Это сказано, чудится, именно о Дали, который, что называется, вдохнул, гальванизировал и оживил уже разлагающееся чудовище сюрреализма… заставив его, впрочем, разлагаться еще интенсивнее, живописнее и пролонгировав этот процесс почти до бесконечности.
Конечно, он был художником до мозга костей, а то и до лимфоузлов. Он родился художником, то есть человеком, воспринимающим мир через призму собственного творческого бреда. Он очень любил испанскую пословицу «Как видим, так и бредим». В соответствии с ней и творил. «Когда я понял, что мир умирает, по-настоящему теряет смысл, распадается на куски, которые уже никогда не собрать воедино, а самое бессмысленное и мертвое – это фасады разума и морали, это сама эстетика и собственно человек, тогда я понял и другое: раз уж довелось жить, достойнее всего – жить сюрреалистически. Жить и творить, разумеется…» Однако при всем при том этот сын провинциального нотариуса обладал не свихнутым сознанием, которое обладало свихнутым же миром, а железной логикой шахматиста-математика: каждое проявление его творческого безумия подсознательно выверено до микрона. Это и сделало его гениальным.

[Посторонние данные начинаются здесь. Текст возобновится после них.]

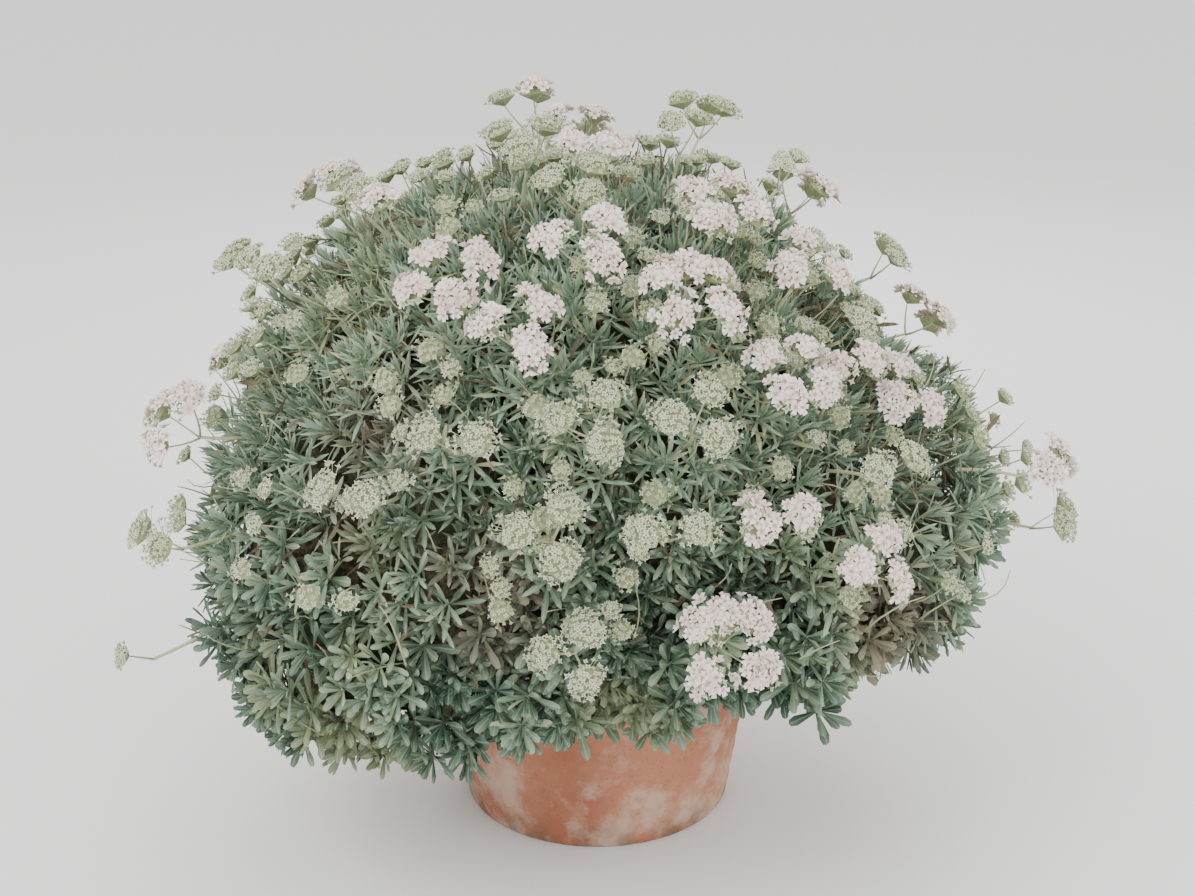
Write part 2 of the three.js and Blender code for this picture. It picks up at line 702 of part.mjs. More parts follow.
// Trunk, boughs and limbs in one piece of wood; each limb ends flat under its branch's foot
function wood() {
  const bottom = vector(0, 0, soilLevel - trunkDepth + seat);
  const bend = vector(6, -4, 0.5 * (soilLevel + trunkTop));
  const head = vector(0, 0, trunkTop);
  const trunk = solid(
    loft([
      ringOf(bottom, up, trunkRadius, trunkSides),
      ringOf(vector(0, 0, soilLevel + soilCrown), up, trunkRadius, trunkSides),
      ringOf(bend, up, trunkTopRadius, trunkSides),
      ringOf(head, up, trunkTopRadius, trunkSides),
    ]),
  );
  const forks = Array.from({ length: boughCount }, (_, i) => {
    const a = ((i + 0.3 * draw(i, 5)) / boughCount) * turn;
    return vector(boughReach * Math.cos(a), boughReach * Math.sin(a), trunkTop + boughRise);
  });
  forks.push(vector(8, 6, trunkTop + boughReach));
  const start = vector(0, 0, trunkTop - trunkTopRadius);
  const boughs = forks.map((fork) => stem(start, fork, boughRadius, boughSides));
  const limbs = branchAxes.map((axis) => {
    const end = crown.clone().addScaledVector(axis, branchFoot.at * reachOf(axis) - seat);
    const fork = forks.reduce((a, b) => (a.distanceTo(end) < b.distanceTo(end) ? a : b));
    const boughAxis = fork.clone().sub(start).normalize();
    const sideways = end.clone().sub(fork).projectOnPlane(boughAxis).normalize();
    const from = fork.clone().addScaledVector(boughAxis, -7).addScaledVector(sideways, 5);
    return stem(from, end, limbRadius, limbSides, axis);
  });
  return fused([trunk, ...boughs, ...limbs]);
}

// Pot: a turned profile that closes on the axis, with drain holes off the centre of its floor
function pot() {
  const rimLow = potHeight - potRimDepth;
  const innerTop = potRimRadius - potWall;
  const innerLow = potBaseRadius - potWall + 3;
  const profile = [
    [0, 0],
    [potBaseRadius - potEdge, 0],
    [potBaseRadius, potEdge],
    [potWaistRadius, rimLow],
    [potRimRadius - potEdge, rimLow + 3],
    [potRimRadius, potHeight - potEdge],
    [potRimRadius - potEdge, potHeight],
    [innerTop + potEdge, potHeight],
    [innerTop, potHeight - potEdge],
    [innerLow, potFloor],
    [0, potFloor],
  ].map(([r, z]) => new THREE.Vector2(r, z));
  const body = solid(standing(new THREE.LatheGeometry(profile, potSides)));
  const drains = Array.from({ length: drainCount }, (_, i) => {
    const a = (i / drainCount) * turn;
    const hole = new THREE.CylinderGeometry(drainRadius, drainRadius, potFloor * 3, 8);
    hole.rotateX(Math.PI / 2);
    hole.translate(drainOffset * Math.cos(a), drainOffset * Math.sin(a), potFloor / 2);
    return solid(hole);
  });
  return body.subtract(fused(drains));
}

// A lathe turns about Y; this stands its axis along Z
function standing(geometry) {
  geometry.rotateX(Math.PI / 2);
  return geometry;
}

// Soil: fills the pot, with a slightly domed top and a plain hole that the trunk stands in
function soil() {
  const innerTop = potRimRadius - potWall;
  const innerLow = potBaseRadius - potWall + 3;
  const share = (soilLevel - potFloor) / (potHeight - potEdge - potFloor);
  const edge = innerLow + (innerTop - innerLow) * share - seat;
  const profile = [
    [0, potFloor + seat],
    [innerLow - seat, potFloor + seat],
    [edge, soilLevel],
    [0, soilLevel + soilCrown],
  ].map(([r, z]) => new THREE.Vector2(r, z));
  const geometry = standing(new THREE.LatheGeometry(profile, potSides));
  const hole = trunkRadius + seat / Math.cos(Math.PI / trunkSides);
  const socket = solid(
    loft([
      ringOf(vector(0, 0, soilLevel - trunkDepth), up, hole, trunkSides),
      ringOf(vector(0, 0, soilLevel + 30), up, hole, trunkSides),
    ]),
  );
  return solid(geometry).subtract(socket);
}

// Assembly
const openPlaced = openSprays.map((spray, i) => placedSpray(spray, openFlorets, 100 + 10 * i));
const palePlaced = paleSprays.map((spray, i) => placedSpray(spray, openFlorets, 400 + 10 * i));
const budPlaced = budSprays.map((spray, i) => placedSpray(spray, budFlorets, 600 + 10 * i));
const seated = [...openPlaced, ...palePlaced];
const flowering = [...seated, ...budPlaced];
const rosettes = flowering.map((placed) => placed.rosetteBelow);
for (const direction of evenDirections(rosetteTrials, -skirtLow - skirtDrop, 2.1)) {
  const added = rosettePlace(direction, rosettes.length);
  const hangs = direction.z > Math.sin(radians(lowestAt(Math.atan2(direction.y, direction.x))));
  const apart = rosettes.every(({ centre }) => centre.distanceTo(added.centre) > rosetteSpacing);
  if (hangs && apart) rosettes.push(added);
}
const numbered = (stemName, i) => `${stemName}_${String(i + 1).padStart(2, "0")}`;

const plant = new THREE.Group();
plant.add(node("pot", pot(), terracotta));
plant.add(node("soil", soil(), earth));
plant.add(node("trunk_and_limbs", wood(), bark));
branchAxes.forEach((_, i) => plant.add(node(numbered("leafy_branch", i), leafyBranch(i), foliage)));
openPlaced.forEach((spray, i) => plant.add(node(numbered("bloom_spray", i), openSpray(spray), blossom)));
palePlaced.forEach((spray, i) => plant.add(node(numbered("green_spray", i), openSpray(spray), pale)));

export default plant;
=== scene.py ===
import math

import bmesh
import bpy
import numpy as np
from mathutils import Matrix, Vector, noise


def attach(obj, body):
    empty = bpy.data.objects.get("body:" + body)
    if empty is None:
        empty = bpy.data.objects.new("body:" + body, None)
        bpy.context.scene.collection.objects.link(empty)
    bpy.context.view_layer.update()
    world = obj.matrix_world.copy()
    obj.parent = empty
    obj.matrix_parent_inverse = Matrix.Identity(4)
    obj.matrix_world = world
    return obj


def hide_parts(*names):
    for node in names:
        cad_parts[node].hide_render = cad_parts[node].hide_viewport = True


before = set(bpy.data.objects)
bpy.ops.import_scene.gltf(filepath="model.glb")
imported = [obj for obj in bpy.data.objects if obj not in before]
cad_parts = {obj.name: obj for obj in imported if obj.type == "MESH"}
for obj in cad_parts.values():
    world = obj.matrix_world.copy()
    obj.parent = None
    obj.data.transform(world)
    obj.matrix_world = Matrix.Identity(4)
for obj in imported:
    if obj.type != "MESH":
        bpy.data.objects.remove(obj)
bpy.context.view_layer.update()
print("frame loaded")

# Shape of the mound, as in the solids: metres, degrees and shares of the reach
mound = {
    "crown": (0, 0, 0.530),
    "left": 0.500, "right": 0.555, "front": 0.470, "back": 0.450, "up": 0.380, "down": 0.430,
    "squareness": 2.5, "rightSlope": 1.35, "leftSlope": 0.4, "slopeGain": 5,
    "bulgeAzimuth": -148, "bulgeElevation": -28, "bulgeAmount": 0.17, "bulgeWidth": 0.6,
    "skirtLow": 27, "skirtDrop": 9, "skirtDropAt": -142,
    "branchCount": 20, "branchLow": 14, "footAt": 0.37, "footSpread": 0.20,
    "rosetteSpacing": 0.109, "rosetteTrials": 900, "leafLength": 0.090,
    "borderRoom": 0.034, "stemRoom": 0.009, "rayLength": 0.028, "bloomLift": 0.004, "liftStep": 0.003,
    "roomAt": 0.9, "roomStep": 0.06, "roomTries": 40,
    "rosetteRise": (0.15, 0.4, 0.4), "rosetteSunk": 0.7, "leafSpread": (0.92, 0.16),
    "stemUpright": 0.4, "clusterSpread": (0.94, 0.1), "rimRise": 0.48, "rimSides": 8,
}

# Sprays: azimuth, elevation, clusters, radius of a cluster and lift of the fork in mm
openSprays = [
    (170, 79, 1, 25, 20), (-92, 66, 2, 22, 0), (-134, 44, 1, 25, 12), (-114, 35, 4, 24, 0),
    (-92, 42, 3, 26, 0), (-101, 29, 3, 25, 0), (-75, 34, 5, 25, 0), (-61, 49, 4, 24, 0),
    (-47, 40, 3, 24, 0), (-61, 22, 4, 22, 0), (-48, 21, 2, 25, 0), (-35, 14, 3, 25, 8),
    (-25, 2, 2, 25, 8), (-68, 5, 2, 24, 0), (-56, -2, 3, 21, 0), (-74, -11, 5, 25, 0),
    (-152, 8, 3, 26, 4), (25, 8, 3, 25, 0), (30, 40, 3, 25, 0), (62, 22, 4, 25, 0),
    (96, 44, 4, 25, 0), (98, 3, 3, 25, 0), (128, 21, 3, 25, 0), (152, 33, 3, 25, 0),
    (160, 2, 2, 25, 0),
]
paleSprays = [
    (-120, 66, 3, 25, 6), (-45, 70, 2, 21, 14), (-97, 54, 3, 23, 0), (-147, 45, 2, 24, 14),
    (-149, 30, 2, 23, 18), (-50, 8, 2, 24, 0), (-77, 18, 3, 24, 0), (-91, 18, 3, 25, 0),
    (-108, 15, 2, 25, 0), (-96, 4, 3, 25, 0), (-81, 4, 2, 25, 0), (-93, -12, 3, 23, 0),
]
budSprays = [
    (-147, -4, 2, 25, 6), (-37, 53, 2, 16, 40), (-40, 27, 1, 23, 6), (-16, -8, 2, 25, 10),
    (-152, -18, 1, 16, 36), (-120, 7, 2, 24, 0), (5, 28, 2, 24, 0), (45, 62, 3, 25, 6),
    (50, 2, 2, 24, 0), (80, -6, 2, 23, 0), (85, 28, 2, 25, 0), (118, 60, 2, 24, 6),
    (128, -4, 2, 24, 0), (178, 24, 2, 24, 0),
]

crown = np.array(mound["crown"])
up = np.array([0.0, 0.0, 1.0])
goldenTurn = math.pi * (3 - math.sqrt(5))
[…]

Безудержность фантазии хороша до определенного предела: иногда от нее становится скучно. От живописи Дали становится как угодно: тошно, странно, страшно, дико, восторженно, обалденно, противно… но только не скучно. Именно потому, что он никогда не действовал бессознательно. Он всегда отлично знал и понимал, что делает, хотя и казался порою чокнутым как в жизни, так и в искусстве. По этому поводу Дали однажды выразился очень категорично: «Единственная разница между сумасшедшим и мной состоит в том, что я не сумасшедший».
Коротко и ясно!
Кстати, в отличие от многих своих, не побоимся этого слова, коллег по сюрреализму да и вообще авангардистов, которые кинулись в строительно-малярные работы, которые они называли скульптурой и живописью только потому, что они категорически не владели формой, то есть не умели ни лепить, ни рисовать, Дали был превосходным рисовальщиком с твердой рукой. Он виртуозно владел линией, твердой, верной, реалистической – и в то же время зыбкой, нереальной. Чтобы убедиться в этом, достаточно взглянуть на его работы, особенно «Фигура у окна», «Каннибализм вещей. Испания», «Безумный Тристан», «Сон, вызванный полетом пчелы» и др. И даже там, где он выступает как сугубый чертежник, эта твердая, уверенная рука придает особое очарование его изломанному мировосприятию и натуралистическому смешению красок и форм. Впрочем, размышляя о живописи (а он ведь и стихи писал, не только картины), Дали сам проповедовал: «Поэтический образ обретает лирическую силу, только если он математически точен». Какая разница, о слове или о линии это сказано?
Комплексы неполноценности, снедавшие этого молодого гения, родившегося в Каталонии (каталонские рыбаки о таких, как он, говорили: «У него луковица в башке проросла!»), сравнимы только с его бесконечным эгоцентризмом и гедонизмом. При этом он искренне считал себя ничтожеством и разбивал себе лоб о несовершенства мира, пытаясь обрести истину.